#### WORK INSTRUCTIONS
Gather all lines in the data that hold the string "from".

Start DATA ENTRIES

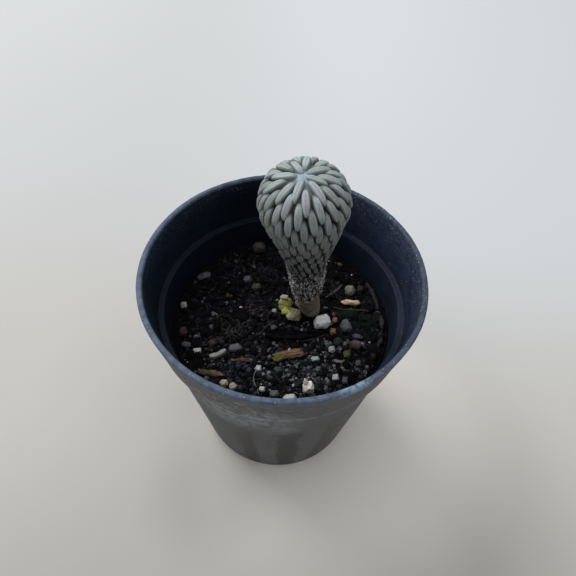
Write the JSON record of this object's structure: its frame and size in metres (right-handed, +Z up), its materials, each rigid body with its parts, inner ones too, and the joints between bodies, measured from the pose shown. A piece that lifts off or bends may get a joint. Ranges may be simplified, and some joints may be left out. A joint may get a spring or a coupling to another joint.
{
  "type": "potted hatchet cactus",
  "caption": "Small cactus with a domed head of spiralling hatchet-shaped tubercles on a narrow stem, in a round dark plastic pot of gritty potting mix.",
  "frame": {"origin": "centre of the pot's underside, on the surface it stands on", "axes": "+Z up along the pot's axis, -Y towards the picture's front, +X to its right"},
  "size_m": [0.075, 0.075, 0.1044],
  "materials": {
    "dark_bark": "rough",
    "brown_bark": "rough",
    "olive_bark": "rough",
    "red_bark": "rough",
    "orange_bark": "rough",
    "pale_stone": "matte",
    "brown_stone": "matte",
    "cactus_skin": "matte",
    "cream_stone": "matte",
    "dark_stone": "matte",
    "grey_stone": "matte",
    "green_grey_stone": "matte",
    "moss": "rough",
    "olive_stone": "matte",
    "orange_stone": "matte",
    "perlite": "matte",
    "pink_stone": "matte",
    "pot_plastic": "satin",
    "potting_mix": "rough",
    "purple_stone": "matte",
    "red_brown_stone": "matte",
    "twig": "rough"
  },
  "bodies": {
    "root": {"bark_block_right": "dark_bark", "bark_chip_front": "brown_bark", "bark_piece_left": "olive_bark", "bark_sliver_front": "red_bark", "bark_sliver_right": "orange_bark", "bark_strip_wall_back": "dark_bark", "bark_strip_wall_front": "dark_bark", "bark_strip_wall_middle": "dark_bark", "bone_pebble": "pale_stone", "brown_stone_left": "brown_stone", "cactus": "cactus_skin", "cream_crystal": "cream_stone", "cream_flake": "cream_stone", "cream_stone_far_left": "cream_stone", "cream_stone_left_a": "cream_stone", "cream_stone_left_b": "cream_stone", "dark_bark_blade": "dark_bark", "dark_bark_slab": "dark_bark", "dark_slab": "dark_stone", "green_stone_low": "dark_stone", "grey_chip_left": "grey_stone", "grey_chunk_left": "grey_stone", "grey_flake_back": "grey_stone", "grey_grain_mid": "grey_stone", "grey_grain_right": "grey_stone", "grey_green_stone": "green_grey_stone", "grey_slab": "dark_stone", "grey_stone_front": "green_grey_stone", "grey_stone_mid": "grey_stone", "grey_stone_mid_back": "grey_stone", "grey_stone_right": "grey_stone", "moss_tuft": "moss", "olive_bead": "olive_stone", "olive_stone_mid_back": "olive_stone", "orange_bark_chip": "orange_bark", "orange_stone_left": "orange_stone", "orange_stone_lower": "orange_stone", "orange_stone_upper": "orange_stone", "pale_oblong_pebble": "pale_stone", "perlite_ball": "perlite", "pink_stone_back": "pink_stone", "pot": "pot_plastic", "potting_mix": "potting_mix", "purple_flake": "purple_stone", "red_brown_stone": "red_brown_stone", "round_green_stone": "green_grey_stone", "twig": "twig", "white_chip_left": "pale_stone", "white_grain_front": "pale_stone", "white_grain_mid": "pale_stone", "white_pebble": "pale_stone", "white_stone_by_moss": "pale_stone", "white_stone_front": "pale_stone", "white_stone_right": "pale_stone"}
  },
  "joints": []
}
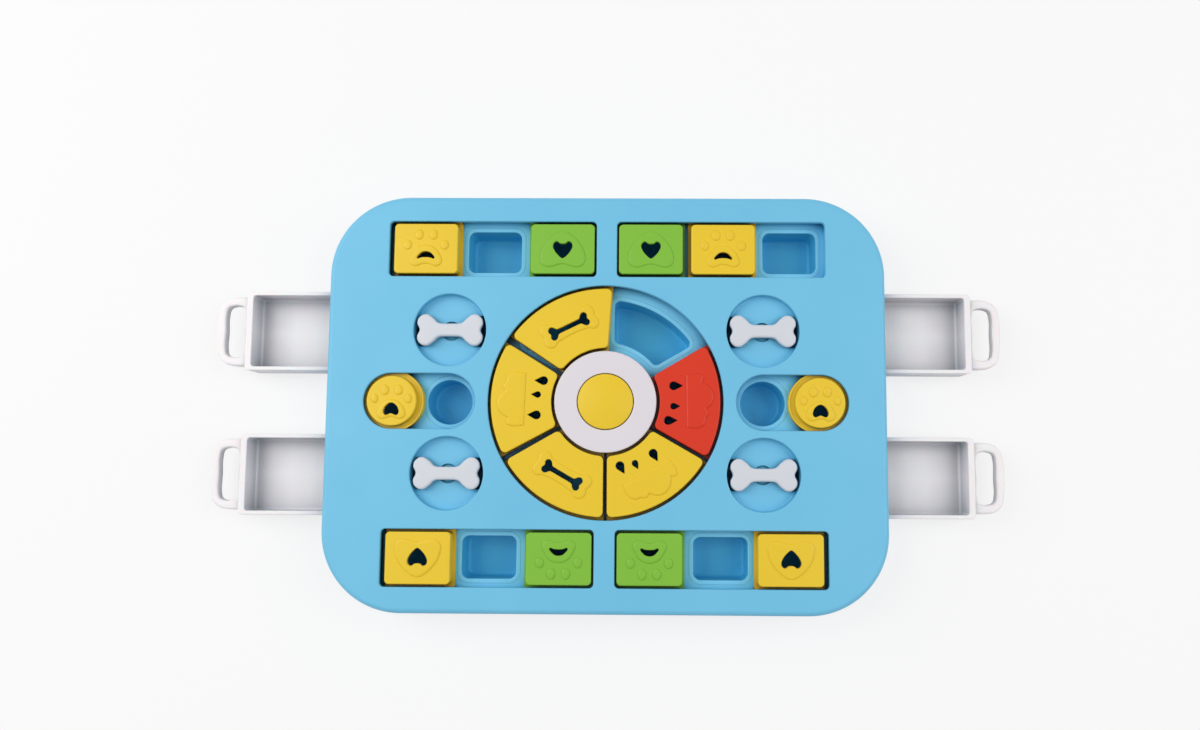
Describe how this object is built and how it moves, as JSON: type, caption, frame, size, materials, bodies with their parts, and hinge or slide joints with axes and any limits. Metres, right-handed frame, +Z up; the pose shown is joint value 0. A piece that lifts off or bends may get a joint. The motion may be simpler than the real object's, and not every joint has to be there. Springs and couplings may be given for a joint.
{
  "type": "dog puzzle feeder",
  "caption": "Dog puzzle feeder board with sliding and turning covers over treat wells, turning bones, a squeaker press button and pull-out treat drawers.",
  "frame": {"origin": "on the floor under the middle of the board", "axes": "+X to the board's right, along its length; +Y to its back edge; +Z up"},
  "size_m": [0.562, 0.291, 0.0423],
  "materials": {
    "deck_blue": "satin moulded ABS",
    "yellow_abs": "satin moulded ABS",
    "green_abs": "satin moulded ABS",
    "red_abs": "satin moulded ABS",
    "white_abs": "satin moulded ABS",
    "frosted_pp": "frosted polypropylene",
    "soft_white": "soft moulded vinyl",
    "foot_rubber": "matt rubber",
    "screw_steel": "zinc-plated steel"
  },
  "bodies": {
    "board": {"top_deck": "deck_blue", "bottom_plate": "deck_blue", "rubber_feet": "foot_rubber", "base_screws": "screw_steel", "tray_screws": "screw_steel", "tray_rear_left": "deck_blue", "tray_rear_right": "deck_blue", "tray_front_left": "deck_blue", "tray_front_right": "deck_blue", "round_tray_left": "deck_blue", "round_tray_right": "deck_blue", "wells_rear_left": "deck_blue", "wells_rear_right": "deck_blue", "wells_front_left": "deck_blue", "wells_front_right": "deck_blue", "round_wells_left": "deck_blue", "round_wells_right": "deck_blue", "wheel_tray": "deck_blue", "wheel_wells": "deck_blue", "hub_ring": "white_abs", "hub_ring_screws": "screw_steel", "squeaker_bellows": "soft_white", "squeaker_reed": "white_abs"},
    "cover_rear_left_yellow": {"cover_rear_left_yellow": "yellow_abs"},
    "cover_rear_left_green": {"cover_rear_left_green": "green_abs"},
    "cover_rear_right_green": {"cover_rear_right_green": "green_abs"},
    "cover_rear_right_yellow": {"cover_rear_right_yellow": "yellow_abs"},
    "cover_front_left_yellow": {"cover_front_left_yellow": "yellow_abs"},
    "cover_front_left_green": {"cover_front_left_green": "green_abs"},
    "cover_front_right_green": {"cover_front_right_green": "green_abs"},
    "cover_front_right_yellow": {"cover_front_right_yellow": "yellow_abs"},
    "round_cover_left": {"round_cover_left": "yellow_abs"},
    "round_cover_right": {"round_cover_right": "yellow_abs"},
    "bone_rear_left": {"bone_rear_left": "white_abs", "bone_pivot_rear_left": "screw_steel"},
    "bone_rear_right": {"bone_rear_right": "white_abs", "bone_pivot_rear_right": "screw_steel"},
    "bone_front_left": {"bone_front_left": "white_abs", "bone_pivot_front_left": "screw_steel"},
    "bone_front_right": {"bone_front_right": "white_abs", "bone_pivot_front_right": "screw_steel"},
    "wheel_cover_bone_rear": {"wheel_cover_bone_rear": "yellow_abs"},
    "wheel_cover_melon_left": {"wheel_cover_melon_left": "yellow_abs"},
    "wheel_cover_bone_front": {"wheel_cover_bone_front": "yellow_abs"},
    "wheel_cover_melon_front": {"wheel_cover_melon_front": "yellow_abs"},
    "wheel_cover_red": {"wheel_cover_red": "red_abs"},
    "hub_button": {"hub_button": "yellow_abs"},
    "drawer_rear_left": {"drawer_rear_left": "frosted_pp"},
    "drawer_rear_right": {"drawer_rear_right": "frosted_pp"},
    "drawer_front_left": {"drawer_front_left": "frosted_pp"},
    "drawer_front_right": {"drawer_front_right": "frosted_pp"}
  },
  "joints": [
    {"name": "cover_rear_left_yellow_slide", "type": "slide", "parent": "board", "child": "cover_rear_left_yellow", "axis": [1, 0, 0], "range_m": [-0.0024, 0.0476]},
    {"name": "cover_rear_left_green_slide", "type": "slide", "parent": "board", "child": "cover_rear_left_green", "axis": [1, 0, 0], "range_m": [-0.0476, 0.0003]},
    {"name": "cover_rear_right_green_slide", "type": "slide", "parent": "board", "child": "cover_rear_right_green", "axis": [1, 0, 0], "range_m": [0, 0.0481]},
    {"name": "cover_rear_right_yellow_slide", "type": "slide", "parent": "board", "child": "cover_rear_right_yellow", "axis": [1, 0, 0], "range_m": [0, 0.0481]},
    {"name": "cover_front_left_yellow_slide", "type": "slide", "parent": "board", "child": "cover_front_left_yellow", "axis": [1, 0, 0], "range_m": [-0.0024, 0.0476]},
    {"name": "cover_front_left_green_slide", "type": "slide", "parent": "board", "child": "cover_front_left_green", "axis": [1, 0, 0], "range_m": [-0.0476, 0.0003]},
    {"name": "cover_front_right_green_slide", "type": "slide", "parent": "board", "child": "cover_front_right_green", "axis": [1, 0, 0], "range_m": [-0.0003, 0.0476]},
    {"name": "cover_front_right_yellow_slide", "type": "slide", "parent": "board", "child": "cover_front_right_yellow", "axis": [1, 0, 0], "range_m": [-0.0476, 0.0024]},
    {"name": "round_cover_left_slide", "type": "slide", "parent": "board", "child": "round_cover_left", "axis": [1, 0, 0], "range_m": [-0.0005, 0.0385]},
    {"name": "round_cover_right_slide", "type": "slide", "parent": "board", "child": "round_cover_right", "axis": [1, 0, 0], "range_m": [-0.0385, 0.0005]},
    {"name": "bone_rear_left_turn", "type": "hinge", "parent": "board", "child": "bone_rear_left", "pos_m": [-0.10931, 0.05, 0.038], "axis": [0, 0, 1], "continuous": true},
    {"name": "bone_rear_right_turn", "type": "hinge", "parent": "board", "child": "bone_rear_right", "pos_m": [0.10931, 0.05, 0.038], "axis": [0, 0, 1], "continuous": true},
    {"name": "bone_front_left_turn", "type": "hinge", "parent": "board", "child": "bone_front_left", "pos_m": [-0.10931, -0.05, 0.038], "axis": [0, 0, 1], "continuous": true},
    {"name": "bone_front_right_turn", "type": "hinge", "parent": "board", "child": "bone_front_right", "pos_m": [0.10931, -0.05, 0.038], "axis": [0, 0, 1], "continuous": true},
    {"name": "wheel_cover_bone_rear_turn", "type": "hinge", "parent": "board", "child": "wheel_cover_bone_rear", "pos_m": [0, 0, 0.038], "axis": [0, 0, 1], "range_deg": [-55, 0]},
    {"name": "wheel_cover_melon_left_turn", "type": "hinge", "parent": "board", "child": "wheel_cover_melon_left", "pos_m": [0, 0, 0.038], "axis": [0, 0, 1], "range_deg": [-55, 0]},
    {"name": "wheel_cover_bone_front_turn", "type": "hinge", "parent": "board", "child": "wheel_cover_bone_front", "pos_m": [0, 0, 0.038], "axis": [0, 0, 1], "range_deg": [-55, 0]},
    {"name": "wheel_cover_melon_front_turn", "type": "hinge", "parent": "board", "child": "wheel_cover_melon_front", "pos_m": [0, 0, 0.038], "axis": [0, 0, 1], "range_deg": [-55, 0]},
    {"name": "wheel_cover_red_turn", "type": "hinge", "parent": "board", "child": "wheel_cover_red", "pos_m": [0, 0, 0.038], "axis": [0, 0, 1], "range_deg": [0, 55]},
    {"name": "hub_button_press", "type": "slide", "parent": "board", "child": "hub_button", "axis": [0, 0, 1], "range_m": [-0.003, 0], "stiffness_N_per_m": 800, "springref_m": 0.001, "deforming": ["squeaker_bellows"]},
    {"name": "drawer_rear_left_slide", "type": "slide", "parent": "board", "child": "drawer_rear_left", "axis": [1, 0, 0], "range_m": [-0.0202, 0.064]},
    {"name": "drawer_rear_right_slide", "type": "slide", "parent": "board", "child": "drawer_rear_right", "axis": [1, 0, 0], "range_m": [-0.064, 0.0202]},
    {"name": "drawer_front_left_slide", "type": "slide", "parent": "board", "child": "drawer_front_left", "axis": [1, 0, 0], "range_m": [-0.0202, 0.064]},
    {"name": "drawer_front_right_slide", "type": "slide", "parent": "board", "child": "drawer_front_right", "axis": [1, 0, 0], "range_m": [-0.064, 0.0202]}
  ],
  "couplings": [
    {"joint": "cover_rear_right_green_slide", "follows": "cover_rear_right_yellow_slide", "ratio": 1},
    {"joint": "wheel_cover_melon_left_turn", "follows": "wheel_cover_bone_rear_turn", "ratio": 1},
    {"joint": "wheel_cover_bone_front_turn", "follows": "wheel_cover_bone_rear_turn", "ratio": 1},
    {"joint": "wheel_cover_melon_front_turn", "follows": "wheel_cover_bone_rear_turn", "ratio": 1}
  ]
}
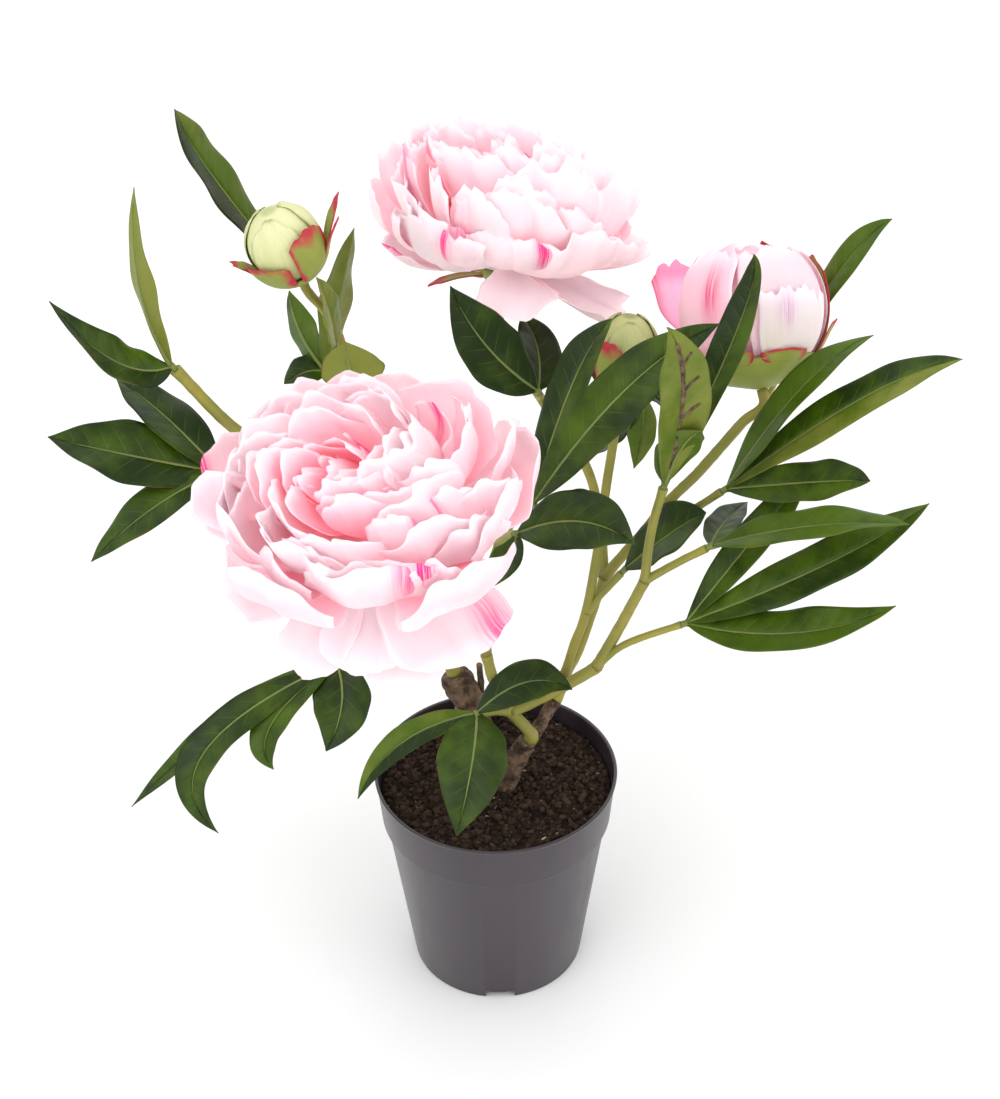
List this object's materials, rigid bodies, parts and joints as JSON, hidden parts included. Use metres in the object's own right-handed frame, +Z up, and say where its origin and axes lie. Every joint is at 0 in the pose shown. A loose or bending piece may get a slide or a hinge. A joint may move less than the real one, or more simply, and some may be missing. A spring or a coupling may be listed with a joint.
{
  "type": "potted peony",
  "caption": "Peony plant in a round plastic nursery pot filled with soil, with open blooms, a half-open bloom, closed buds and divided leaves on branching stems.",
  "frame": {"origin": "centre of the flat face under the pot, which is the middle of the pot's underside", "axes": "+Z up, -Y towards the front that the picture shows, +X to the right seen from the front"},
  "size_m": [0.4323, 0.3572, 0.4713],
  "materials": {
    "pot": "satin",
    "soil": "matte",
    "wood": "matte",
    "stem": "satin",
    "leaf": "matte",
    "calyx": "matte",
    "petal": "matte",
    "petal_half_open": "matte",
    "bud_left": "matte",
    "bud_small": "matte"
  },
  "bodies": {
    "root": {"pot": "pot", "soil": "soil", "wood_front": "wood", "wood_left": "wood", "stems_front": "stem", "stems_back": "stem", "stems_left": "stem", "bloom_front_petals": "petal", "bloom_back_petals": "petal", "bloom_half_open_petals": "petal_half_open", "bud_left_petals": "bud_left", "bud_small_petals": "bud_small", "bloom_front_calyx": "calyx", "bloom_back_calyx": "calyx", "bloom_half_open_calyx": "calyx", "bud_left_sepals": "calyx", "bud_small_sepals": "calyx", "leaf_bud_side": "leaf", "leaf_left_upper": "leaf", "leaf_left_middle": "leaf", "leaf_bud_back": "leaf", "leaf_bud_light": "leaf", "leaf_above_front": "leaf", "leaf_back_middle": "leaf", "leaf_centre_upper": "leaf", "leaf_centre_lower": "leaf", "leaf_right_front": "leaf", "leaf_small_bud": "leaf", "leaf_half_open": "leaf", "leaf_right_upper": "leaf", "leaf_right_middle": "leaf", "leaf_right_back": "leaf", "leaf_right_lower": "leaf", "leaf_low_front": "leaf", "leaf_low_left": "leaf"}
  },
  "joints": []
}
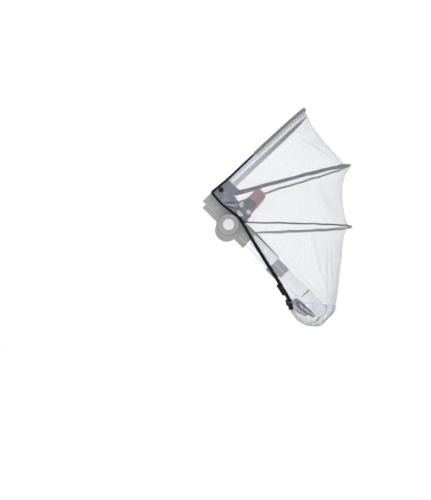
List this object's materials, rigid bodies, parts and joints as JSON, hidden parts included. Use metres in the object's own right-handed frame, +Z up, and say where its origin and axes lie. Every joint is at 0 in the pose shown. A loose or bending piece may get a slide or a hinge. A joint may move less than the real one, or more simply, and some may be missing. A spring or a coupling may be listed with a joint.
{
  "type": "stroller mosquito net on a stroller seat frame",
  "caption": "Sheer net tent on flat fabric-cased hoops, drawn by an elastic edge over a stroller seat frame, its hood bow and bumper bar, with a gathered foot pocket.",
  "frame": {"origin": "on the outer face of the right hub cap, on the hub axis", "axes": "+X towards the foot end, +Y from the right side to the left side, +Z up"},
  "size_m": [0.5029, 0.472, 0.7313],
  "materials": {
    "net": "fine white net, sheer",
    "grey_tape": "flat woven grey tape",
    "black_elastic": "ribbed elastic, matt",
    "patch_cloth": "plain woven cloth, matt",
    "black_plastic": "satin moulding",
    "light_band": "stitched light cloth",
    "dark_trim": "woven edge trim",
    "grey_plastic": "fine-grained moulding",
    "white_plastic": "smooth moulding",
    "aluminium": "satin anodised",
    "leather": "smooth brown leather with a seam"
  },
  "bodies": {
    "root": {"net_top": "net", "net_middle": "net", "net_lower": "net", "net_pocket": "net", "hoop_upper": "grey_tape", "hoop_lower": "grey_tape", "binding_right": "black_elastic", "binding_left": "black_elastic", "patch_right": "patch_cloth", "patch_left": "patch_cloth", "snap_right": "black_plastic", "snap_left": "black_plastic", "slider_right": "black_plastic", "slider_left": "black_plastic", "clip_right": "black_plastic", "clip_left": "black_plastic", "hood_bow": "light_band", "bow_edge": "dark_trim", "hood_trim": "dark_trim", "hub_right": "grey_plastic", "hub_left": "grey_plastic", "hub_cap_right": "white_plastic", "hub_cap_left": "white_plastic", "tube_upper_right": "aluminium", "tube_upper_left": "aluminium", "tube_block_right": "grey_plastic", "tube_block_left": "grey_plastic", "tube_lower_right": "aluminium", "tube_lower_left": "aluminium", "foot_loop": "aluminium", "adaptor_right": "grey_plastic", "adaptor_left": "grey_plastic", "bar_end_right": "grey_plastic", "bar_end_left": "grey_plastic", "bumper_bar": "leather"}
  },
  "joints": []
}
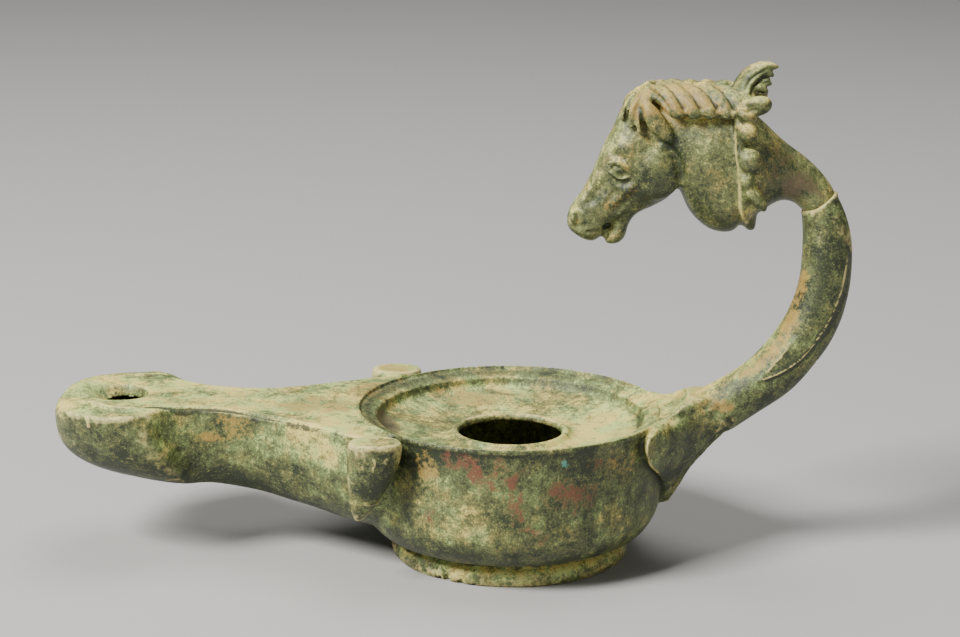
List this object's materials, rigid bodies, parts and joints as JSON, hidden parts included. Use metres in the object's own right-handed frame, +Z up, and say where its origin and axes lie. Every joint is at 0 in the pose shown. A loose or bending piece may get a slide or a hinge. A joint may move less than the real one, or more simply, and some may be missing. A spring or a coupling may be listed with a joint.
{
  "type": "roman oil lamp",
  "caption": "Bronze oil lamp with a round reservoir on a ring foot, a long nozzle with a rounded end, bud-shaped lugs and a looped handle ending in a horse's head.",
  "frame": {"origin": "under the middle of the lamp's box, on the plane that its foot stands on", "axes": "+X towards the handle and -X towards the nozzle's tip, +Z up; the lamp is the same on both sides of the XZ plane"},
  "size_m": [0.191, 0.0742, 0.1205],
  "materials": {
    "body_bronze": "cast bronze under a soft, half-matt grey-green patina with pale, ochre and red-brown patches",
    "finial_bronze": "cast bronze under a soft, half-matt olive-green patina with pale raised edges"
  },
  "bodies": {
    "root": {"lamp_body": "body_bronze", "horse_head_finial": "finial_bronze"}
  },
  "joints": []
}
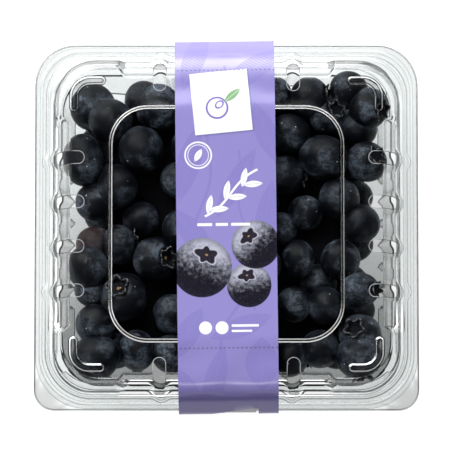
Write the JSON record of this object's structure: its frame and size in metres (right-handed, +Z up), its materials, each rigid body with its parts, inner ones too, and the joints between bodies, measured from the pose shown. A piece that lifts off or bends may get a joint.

End DATA ENTRIES

#### ANSWER TO THIS EXERCISE
Write the JSON record of this object's structure: its frame and size in metres (right-handed, +Z up), its materials, each rigid body with its parts, inner ones too, and the joints between bodies, measured from the pose shown. A piece that lifts off or bends may get a joint. Ranges may be simplified, and some joints may be left out. A joint may get a spring or a coupling to another joint.
  "frame": {"origin": "centre of the flat face under the pot, which is the middle of the pot's underside", "axes": "+Z up, -Y towards the front that the picture shows, +X to the right seen from the front"},
  "frame": {"origin": "on the outer face of the right hub cap, on the hub axis", "axes": "+X towards the foot end, +Y from the right side to the left side, +Z up"},
Write the JSON record of this object's structure: its frame and size in metres (right-handed, +Z up), its materials, each rigid body with its parts, inner ones too, and the joints between bodies, measured from the pose shown. A piece that lifts off or bends may get a joint.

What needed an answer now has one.